Beginning a short distance away from the regional airport at Nelson the most northerly (and the smallest) of the ten parks is Abel Tasman National Park. It is a park that combines coastal beauty with spectacular inland scenery and is perfect for a diverse range of activities, from sunbathing and sea kayaking to hiking and mountain biking. Tracking the granite and marble rock formations as they interchange with pure golden sands next to a warm transparent sea is an experience not to be missed.
Almost adjoining Abel Tasman on its western fringes is the much larger Kahurangi National Park. This park takes in the Tasman Mountains and the land to the west of the mountain range right down to the Tasman Sea coastline. It is a magical and mystical place that is highly prized by the Maori, its jagged rock formations attracting hikers and fossil hunters from around the globe. At its southern extent beyond Mt Owen is another small park area - Nelson Lakes National Park.
Sculpted by glaciers many thousands of years ago Nelson Lakes National Park comprises of a number of mountain ranges and associated valleys, along with two exquisite lakes - Lake Rotoiti and Lake Rotoroa. Much of the area is forested with honeydew beech trees. Between January and April each year the honeydew sap oozes from the tree bark filling the air with a sweet scent. From a distance the forest can be seen to 'glisten' in the sun.
Between Westport and Greymouth along the South Island coastline resides the youngest National Park - Paparoa National Park. Created in 1987 Paparoa is a visual feast of rock, water and lowland rainforest. One of the most dramatic sights are the limestone 'Pancake Rocks' through which seawater periodically blasts itself up through blowholes.
Moving back inland to the south we find Arthur's Pass National Park, home to the highest pass over the Southern Alps. The landscape is wild and dramatic here, and in keeping with its drama you can spend time hiking across ancient braided river beds.
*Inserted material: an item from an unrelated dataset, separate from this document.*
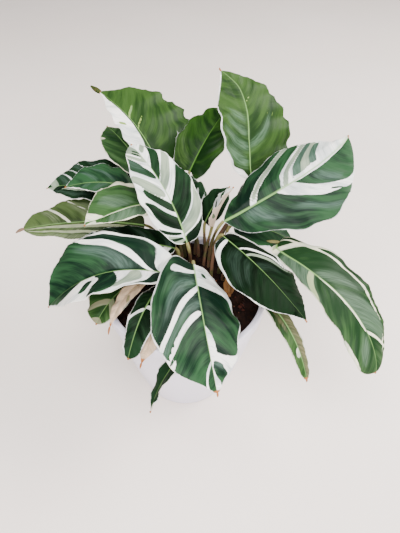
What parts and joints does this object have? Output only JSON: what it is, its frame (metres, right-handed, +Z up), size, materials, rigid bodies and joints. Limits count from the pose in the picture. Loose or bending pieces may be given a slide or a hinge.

Following the spine of the Southern Alps further towards the southwest is Mt Cook National Park and nearby Westland National Park. Home to New Zealand's highest mountain and remotest beaches, these two national parks serve up some of the most spectacular scenery on the South Island.
Mount Aspiring and Fiordland further to the south are the largest National Parks in New Zealand. Mount Aspiring is a rugged wilderness in which hikers and mountaineers can enjoy the best of the Southern Alps. Fiordland is perhaps one of the most hauntingly beautiful places on Earth, where water, mountain, sky and forest come together in a natural crescendo that is like nowhere else in this world.
Stewart Island off the main New Zealand coastline is the location of the most southerly National Park in New Zealand - Rakiura National Park. Only 1500 miles north of Antarctica, Rakiura is a natural paradise of primitive landscapes unspolit by human influences. If you want to be at peace with nature Rakiura National Park is the place to be.